The wax support material surrounding printed parts. INKBIT
Inkbit develops its own materials and offers a family of thermoset polyurethanes (TEPUs) as well as a family of epoxy materials. It also develops entirely new chemistries in partnership with customers, to fit their needs more accurately.
“Our combination of printing, materials, and scanning can achieve very fine and precise channels and holes,” Ramos says. “We can print very unique parts with nearly limitless design possibilities.”
Check out the below video to see Inkbit's technology in action.

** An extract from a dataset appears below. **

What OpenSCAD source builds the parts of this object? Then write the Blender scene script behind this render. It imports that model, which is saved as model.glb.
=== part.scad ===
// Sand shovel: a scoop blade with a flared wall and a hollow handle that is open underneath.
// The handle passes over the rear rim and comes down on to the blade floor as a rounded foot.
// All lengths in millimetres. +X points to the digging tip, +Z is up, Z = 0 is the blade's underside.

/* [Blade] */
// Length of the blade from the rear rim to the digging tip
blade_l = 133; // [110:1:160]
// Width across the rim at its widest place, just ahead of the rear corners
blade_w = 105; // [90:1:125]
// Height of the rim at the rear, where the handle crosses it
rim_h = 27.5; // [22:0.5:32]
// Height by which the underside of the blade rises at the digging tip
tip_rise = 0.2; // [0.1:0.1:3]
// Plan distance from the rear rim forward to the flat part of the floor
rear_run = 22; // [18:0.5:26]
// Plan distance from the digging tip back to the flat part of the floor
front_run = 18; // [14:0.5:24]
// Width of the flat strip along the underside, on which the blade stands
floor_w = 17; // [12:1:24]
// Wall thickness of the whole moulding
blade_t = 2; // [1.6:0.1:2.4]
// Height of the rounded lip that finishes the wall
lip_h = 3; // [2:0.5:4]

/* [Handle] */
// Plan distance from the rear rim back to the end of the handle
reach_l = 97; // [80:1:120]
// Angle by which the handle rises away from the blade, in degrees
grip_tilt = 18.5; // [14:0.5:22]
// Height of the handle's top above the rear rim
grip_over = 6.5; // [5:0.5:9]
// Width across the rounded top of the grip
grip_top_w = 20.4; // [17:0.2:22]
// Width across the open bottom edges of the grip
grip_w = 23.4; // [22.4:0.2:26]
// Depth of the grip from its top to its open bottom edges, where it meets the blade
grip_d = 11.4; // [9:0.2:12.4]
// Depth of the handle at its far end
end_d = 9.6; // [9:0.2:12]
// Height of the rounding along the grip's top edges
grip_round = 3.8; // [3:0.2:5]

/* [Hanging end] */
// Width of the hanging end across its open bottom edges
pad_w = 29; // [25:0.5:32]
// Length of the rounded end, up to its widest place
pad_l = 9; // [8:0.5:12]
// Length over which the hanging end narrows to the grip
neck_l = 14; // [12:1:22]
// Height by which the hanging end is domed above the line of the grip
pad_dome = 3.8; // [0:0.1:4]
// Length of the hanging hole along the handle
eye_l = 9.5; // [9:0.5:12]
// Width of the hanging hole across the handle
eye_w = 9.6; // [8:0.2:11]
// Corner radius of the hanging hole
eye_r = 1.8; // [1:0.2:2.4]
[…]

Applications for multimaterial 3D printing
Inkbit’s proprietary materials as well as its ability to print different materials in one part or assembly has enabled the company to tap into a range of applications. Elastomeric uses include gaskets, sealing O-rings, and suction cups. Foams can be printed to provide cushioning or haptic properties, and other applications include thermal and mechanical insulation foams.
“For some applications, our materials could replace traditional rubbers and foams such as EPDM and BUNA as well as polyurethanes and silicones,” he says. And because its additive manufacturing process doesn’t require expensive molds, the company has been “producing elastomer gaskets in a matter of days, allowing engineers to design solutions more optimally."

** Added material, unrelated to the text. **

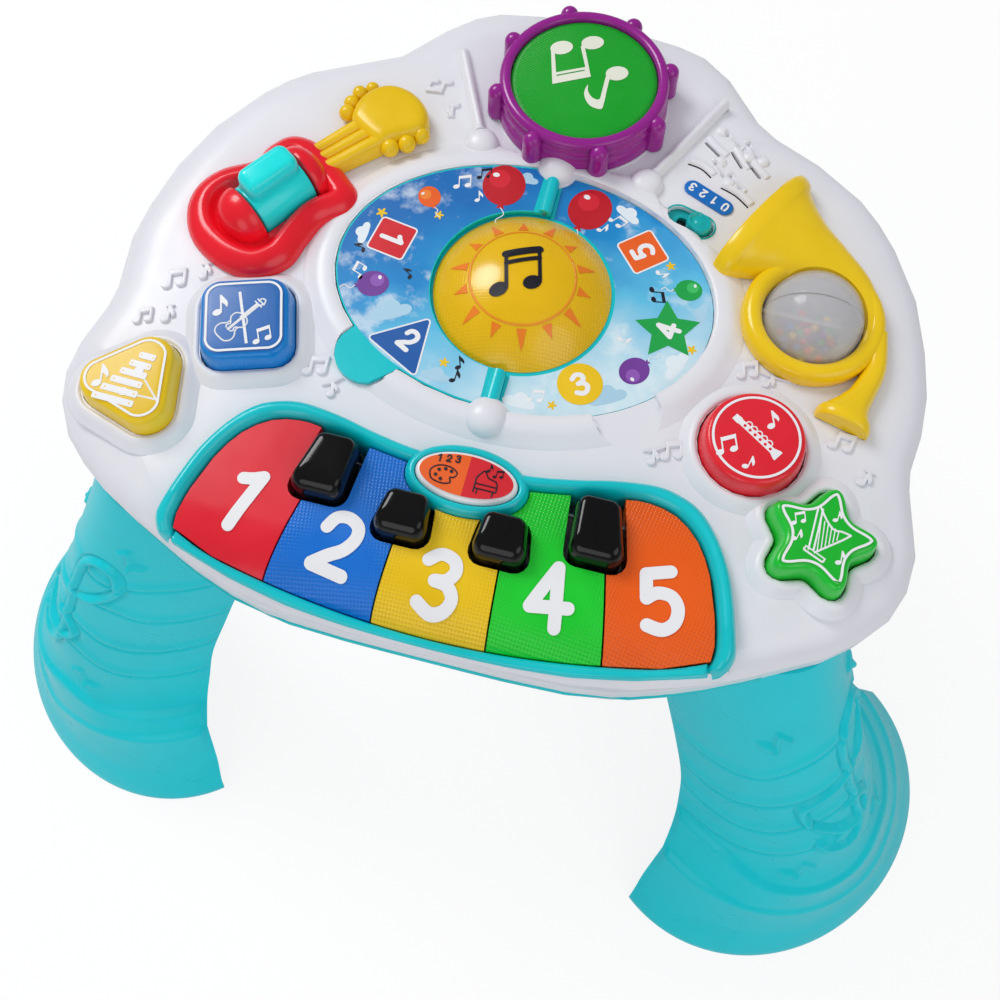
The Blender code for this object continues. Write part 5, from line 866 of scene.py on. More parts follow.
pipe = np.array([(-1.7, 15.5), (-1.9, 12.0), (-1.5, 11.6), (-1.5, -9.0), (-2.8, -12.0), (-2.8, -13.2),
                 (2.8, -13.2), (2.8, -12.0), (1.5, -9.0), (1.5, 11.6), (1.9, 12.0), (1.7, 15.5)])
shapes_on("red", "clarinet", [moved(pipe, (0.6, -0.6), 42)] + notes((9.0, 9.0), 9.5, 4, "single")
          + notes((-13.4, -4.0), 10.0, 4, "pair") + notes((-4.2, -13.5), 7.5, -28, "single"))
keys_on = [moved(np.vstack([oval(2.9, 2.9, 20), oval(2.9, 2.9, 20)[:1]]),
                 moved([(1.9, 7.6 - 3.3 * k)], (0.6, -0.6), 42)[0])
           for k in range(5)]
lines_on("red", "clarinet_keys", keys_on, 0.0007)
shapes_on("red", "clarinet_holes",
          [moved(oval(1.5, 1.5, 14), moved([(-0.1, 8.6 - 3.3 * k)], (0.6, -0.6), 42)[0])
                                    for k in range(6)], RED_FACE)

lines_on("green", "harp_frame", [
    np.array([(-7.4, -6.5), (-0.6, 14.0)]), np.array([(-5.2, -7.2), (1.6, 13.4)]),
    flow(np.array([(0.6, 14.4), (2.6, 8.0), (5.4, 3.2), (9.4, 2.0), (13.2, 0.2)]), 6, closed=False),
    flow(np.array([(13.2, 0.2), (8.0, -2.4), (1.0, -5.4), (-5.0, -8.0)]), 6, closed=False),
    np.array([(-9.6, -6.2), (-1.4, -12.6)]),
    np.array([(-9.6, -6.2), (-8.2, -4.6), (-0.2, -11.0), (-1.4, -12.6)]),
], 0.0010)
lines_on("green", "harp_strings",
         [np.array([(-3.4 + 1.9 * k, -7.0 + 0.95 * k), (0.2 + 1.5 * k, 8.6 - 1.25 * k)])
                                   for k in range(6)], 0.0006)
shapes_on("green", "harp_notes", notes((-9.5, 9.0), 6.5, 0, "pair")
          + notes((-11.2, 0.4), 6.5, -30, "single")
          + notes((8.4, 9.4), 6.0, -20, "single") + notes((7.6, -10.6), 7.0, -14, "single"))
print("pictures drawn")

# %% [markdown]
# ## Keyboard
# The five wide keys are one bowed row of clear-ish coloured plastic, each with its own fine
# prism grid that shows near the walls behind, with painted shade along its lines. They roll over
# at the front. The black keys are solid blocks with a flat top that slopes down to a round nose.

# %% Surfaces of the keyboard
KEY_TOP_Z, KEY_FRONT, KEY_SLOPE, NOSE = 0.3222, 0.1905, 0.155, 0.0185
KEY_SPAN, FRAME_SPAN, FRAME_REACH, SAG = 0.1305, 0.141, 0.196, 0.0155


def fall(y, nose=NOSE):
    share = np.clip((-KEY_SLOPE - (np.asarray(y) - SHIFT_Y)) / (KEY_FRONT - KEY_SLOPE), 0, 1.15)
    return nose * (0.25 * share + 0.75 * share ** 3)


def key_height(x, y):
    return -fall(y)


# The third number of each key is painted shade: how much its grid lines are darkened.
KEY_COLOURS = (("red", paint(236, 24, 46), 0.0), ("blue", paint(0, 118, 222), 0.12),
               ("yellow", paint(250, 206, 0), 0.18), ("green", paint(10, 218, 44), 0.14),
               ("orange", paint(255, 98, 0), 0.2))
KEY_CENTRES = ((-0.102, -0.153), (-0.0515, -0.1635), (0.0, -0.170), (0.0515, -0.1635), (0.102, -0.153))
for k, (colour, shade, dark) in enumerate(KEY_COLOURS):
    middle = np.array(KEY_CENTRES[k]) + C
    look = plastic("key_" + colour, shade, 0.3, coat=0.06, glow=0.05)
    # painted shade along the key's prism grid, strongest near the walls behind
    if dark:
        moulded_grid_and_shade(look, 0.0017, 0.5, dark, angle=(-12, -8, 0, 4, 10)[k],
                     centre=(middle[0], middle[1] + 0.012, 0), inner=(0.012, 0.036, 0.08))
    node = "key_%d" % (k + 1)
    soften(node, "key_%d_body" % (k + 1), look, node, 0.0005, angle=30, segments=3)
    digit("key_%d_number" % (k + 1), str(k + 1), middle + (0, 0.004), 0.0345, 0.0062,
          (-19, -9, 0, 9, 19)[k], KEY_TOP_Z + 0.0001, PRINT_WHITE, node, "button_white", 0.0005,
          key_height)
print("keys", len(KEY_COLOURS))


# %% Black keys
BLACK_PLACES = (((-0.530, -0.722), (-0.490, -0.558)), ((-0.186, -0.776), (-0.180, -0.655)),
                ((0.186, -0.776), (0.180, -0.655)), ((0.530, -0.722), (0.490, -0.558)))


def wedge(front, back, grow=0.0, lean=0.0, longer=0.0, radius=0.0062):
    along = (back - front) / np.linalg.norm(back - front)
    front, back = front + along * lean, back + along * longer
    corners = [(front[0] - 0.0145, front[1]), (front[0] + 0.0145, front[1]), (back[0] + 0.0112, back[1]),
               (back[0] - 0.0112, back[1])]
    return inset(even(round_corners(corners, radius), 96), -grow)


for k, (front_share, back_share) in enumerate(BLACK_PLACES):
    front, back = (np.array([s[0] * KEY_SPAN, s[1] * FRAME_REACH]) + C for s in (front_share, back_share))
    rings = []
    for grow, lean, z in ((-0.0009, 0.0, 0.2945), (-0.0009, 0.0, 0.3222), (-0.0007, 0.0002, 0.3252),
                          (-0.0008, 0.0008, 0.3286), (-0.0014, 0.0015, 0.3310), (-0.0020, 0.0022, 0.3326),
                          (-0.0026, 0.0029, 0.3337), (-0.0034, 0.0038, 0.3345),
                          (-0.0044, 0.0049, 0.33495), (-0.0056, 0.0062, 0.33515)):
        rings.append(at_height(wedge(front, back, grow, lean, 0.0012, 0.0066), z))
    middle = rings[-1].mean(0)
    rings += [middle + (rings[-1] - middle) * s + (0, 0, 0.0001) for s in (0.7, 0.4, 0.1)]
    node = "black_key_%d" % (k + 1)
    dress(skin(node + "_block", rings, angle=38), BLACK, "base", node)
print("black keys", len(BLACK_PLACES))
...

Functional parts can also be printed. “There’s a lot of companies that print rigid parts. We see an opportunity for elastomeric and multimaterial parts,” Ramos continues. “Multimaterials can be bonded, integrated, or free-floating, giving engineers geometric freedom.”
Single-printed, multi-material part using both rigid and elastomer materials. INKBIT
The company can provide equipment (called Inkbit Vista) and materials or can print parts for customers through its “digital factory.” “We can review designs, print, and provide QA/QC and parts delivery,” he adds. “We also offer application engineering services. We are very commercially flexible and offer a team of chemists, hardware, and process engineers to optimize our core tech for customer requirements.”
Inkbit also partners with customers to develop solutions for specific applications. “We are open to collaboration in design and engineering,” he says. “We are partnering with a customer on developing a specific dental application and with another customer on developing industrial flow control components. We have the ability to modify and develop new materials, hardware, and software to enable new applications.”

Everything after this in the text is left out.